We have seen lists in our sample report 8 to 12% lower direct CPM after six months of continuous Sparkloop placements. Correlation rather than causation, but the signal is consistent enough that we flag it.

What changed from 2025 - the four trends that mattered

Four things shifted between January 2025 and January 2026, in order of how much they moved sponsor behaviour. The CPM-to-CPA migration was the biggest change by a wide margin and reset how every other rate gets quoted. Behind it sits the rise of audience-proof premiums: lists that publish structured demographic, role, and intent data about their subscribers charge measurably more regardless of size. The pattern shows up cleanest in B2B SaaS, then finance, then tech news.

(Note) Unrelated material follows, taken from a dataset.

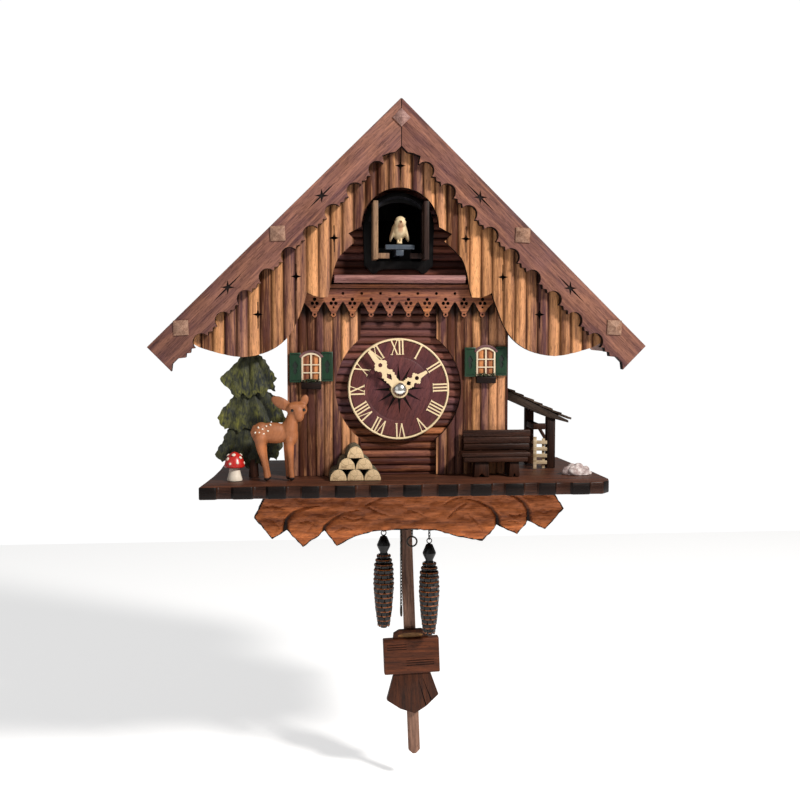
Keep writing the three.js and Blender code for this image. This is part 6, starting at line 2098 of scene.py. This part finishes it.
class Stage(bpy.types.Operator):
    """A pale floor, soft lights and the camera"""
    bl_idname = "chalet.stage"
    bl_label = "Floor, Lights and Camera"

    AZIMUTH = -5.5
    ELEVATION = 4.0
    DISTANCE = 0.75
    AIM = (0.0, -0.100, 0.0505)
    LENS = 51.92
    SOFT_LIGHT = 0.24

    def light(self, name, place, aim, size, power, warmth):
        data = bpy.data.lights.new(name, 'AREA')
        data.shape = 'RECTANGLE'
        data.size, data.size_y = size
        data.energy = power
        data.color = warmth
        lamp = bpy.data.objects.new(name, data)
        bpy.context.scene.collection.objects.link(lamp)
        lamp.location = place
        lamp.rotation_euler = (Vector(place) - Vector(aim)).to_track_quat('Z', 'Y').to_euler()

    def execute(self, context):
        scene = bpy.context.scene
        floor_height = CAD_BOX[0].z - 0.02
        bpy.ops.mesh.primitive_plane_add(size=1.8, location=(0, 0, floor_height))
        floor = fresh("studio_floor")
        finish = Finish("Pale floor")
        cloud = finish.noise(finish.coords, 900, 2.0)
        finish.set(Base_Color=finish.mix(cloud * 0.3, tone("fbfbfb"), tone("f5f5f5")),
                   Roughness=(cloud * 0.1 + 0.8).clamp(), Emission_Color=(1.0, 1.0, 1.0),
                   Emission_Strength=0.5)
        coated(floor, finish.material)

        world = bpy.data.worlds.new("Studio")
        scene.world = world
        world.use_nodes = True
        nodes, links = world.node_tree.nodes, world.node_tree.links
        sky = nodes["Background"]
        sky.inputs["Color"].default_value = (1.0, 1.0, 1.0, 1.0)
        seen = nodes.new("ShaderNodeLightPath")
        strength = nodes.new("ShaderNodeMapRange")
        links.new(seen.outputs["Is Camera Ray"], strength.inputs["Value"])
        strength.inputs["To Min"].default_value = self.SOFT_LIGHT
        strength.inputs["To Max"].default_value = 1.02
        links.new(strength.outputs["Result"], sky.inputs["Strength"])

        self.light("key", (0.85, -1.1, 0.75), (0, -0.1, -0.1), (0.2, 0.2), 29, (1.0, 0.97, 0.93))
        self.light("fill", (-1.1, -1.2, 0.3), (0, -0.1, -0.1), (1.2, 1.2), 2.6, (0.95, 0.97, 1.0))

        target = Vector((self.AIM[0], self.AIM[1], PLATFORM_TOP + self.AIM[2]))
        azimuth, elevation = math.radians(self.AZIMUTH), math.radians(self.ELEVATION)
        back = Vector((math.sin(azimuth) * math.cos(elevation), -math.cos(azimuth) * math.cos(elevation),
                       math.sin(elevation)))
        data = bpy.data.cameras.new("camera")
        data.lens = self.LENS
        data.sensor_width = 36
        data.clip_start = 0.01
        camera = bpy.data.objects.new("camera", data)
        scene.collection.objects.link(camera)
        camera.location = target + back * self.DISTANCE
        camera.rotation_euler = back.to_track_quat('Z', 'Y').to_euler()
        scene.camera = camera
        scene.view_settings.view_transform = 'Standard'
        return {'FINISHED'}


MAKERS = (Stage, Bargeboards, RoofBoards, GablePanel, FrontWall, Trim, Platform, CarvedBase, Dial, Hands,
          Doorway, Cuckoo, Windows, FirTree, Fawn, Toadstool, LogPile, Bench, Shed, Stone, Works, Chains,
          Cones, Pendulum)


class ChaletPanel(bpy.types.Panel):
    """Lists the steps that dress the clock, and the sizes and colours they use"""
    bl_idname = "VIEW3D_PT_chalet_clock"
    bl_label = "Chalet Cuckoo Clock"
    bl_space_type = 'VIEW_3D'
    bl_region_type = 'UI'
    bl_category = "Cuckoo Clock"

    def draw(self, context):
        steps = self.layout.column(align=True)
        for maker in MAKERS:
            steps.operator(maker.bl_idname)
        for group in (context.scene.chalet_sizes, context.scene.chalet_colours):
            box = self.layout.box().column(align=True)
            for key in group.bl_rna.properties.keys():
                if key not in ("rna_type", "name"):
                    box.prop(group, key)


CLASSES = (ChaletSizes, ChaletColours, *MAKERS, ChaletPanel)


def register():
    for kind in CLASSES:
        bpy.utils.register_class(kind)
    bpy.types.Scene.chalet_sizes = PointerProperty(type=ChaletSizes)
    bpy.types.Scene.chalet_colours = PointerProperty(type=ChaletColours)


def unregister():
    del bpy.types.Scene.chalet_colours
    del bpy.types.Scene.chalet_sizes
    for kind in reversed(CLASSES):
        bpy.utils.unregister_class(kind)


def main():
    register()
    for maker in MAKERS:
        group, name = maker.bl_idname.split(".")
        getattr(getattr(bpy.ops, group), name)()


if __name__ == "__main__":
    main()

The other two moves were structural. Bottom-of-issue sponsorship pricing collapsed from a typical 0.7x of mid-issue in 2025 to 0.4x to 0.6x in 2026, because sponsors stopped buying bottom slots speculatively and strong publishers stopped offering them. AI-vertical newsletters opened a measurable premium above generalist tech, and that gap widened across 2025. AI sponsor inventory is the rare segment where 2026 CPM is higher than 2025 CPM in raw dollars, not just CAC-adjusted.

One thing that did not change: the median CPM across the whole sample stayed nearly flat year over year, around $58 in 2025 versus $61 in 2026. The headline number is boring. The composition under it changed entirely.

Frequently asked questions

What is a fair CPM for a 20,000-subscriber B2B SaaS newsletter?

The median in our 2026 sample for B2B SaaS lists in that size band was $95 to $115 CPM for a primary slot. If you have audience segmentation by job title and a 40% or higher open rate, you can push toward $140. Below 35% open rate or without segmentation data, you will struggle above $80.

Should I price newsletter sponsorships on CPM or CPA?

If you have fewer than 25,000 subscribers and you can prove conversion rates on past sponsor placements, CPA usually pays better in absolute terms but is more volatile. Above 25,000 subscribers a hybrid (CPM floor plus CPA upside) protects you from sponsor-side funnel issues and still captures upside when a campaign performs.

What is Beehiiv Ad Network paying publishers?

The 2026 published rate range is $0.85 to $1.40 per click for most ad categories. Translated to CPM equivalent at a typical 3 to 4% CTR, that lands at roughly $25 to $45 CPM. It is below market for lists in every niche we measured, but it is hands-off revenue for publishers without a sales function.

Why did bottom-slot sponsorship pricing collapse?

Two reasons. Sponsors stopped buying speculative bottom slots in 2025 because conversion data did not justify the spend, and publishers with strong inventory stopped offering bottom slots because they suppressed willingness to pay for top placement. The combination dropped the typical bottom-slot multiplier from 0.7x to 0.4 to 0.6x of mid-issue pricing.

How do I find out what my competitors charge sponsors?

Direct comparison is impossible because most rate cards are private. You can infer pricing indirectly by tracking which sponsors run on which lists, how often, and how the slot positions rotate. Our email marketing competitor analysis template walks through the deeper inference workflow.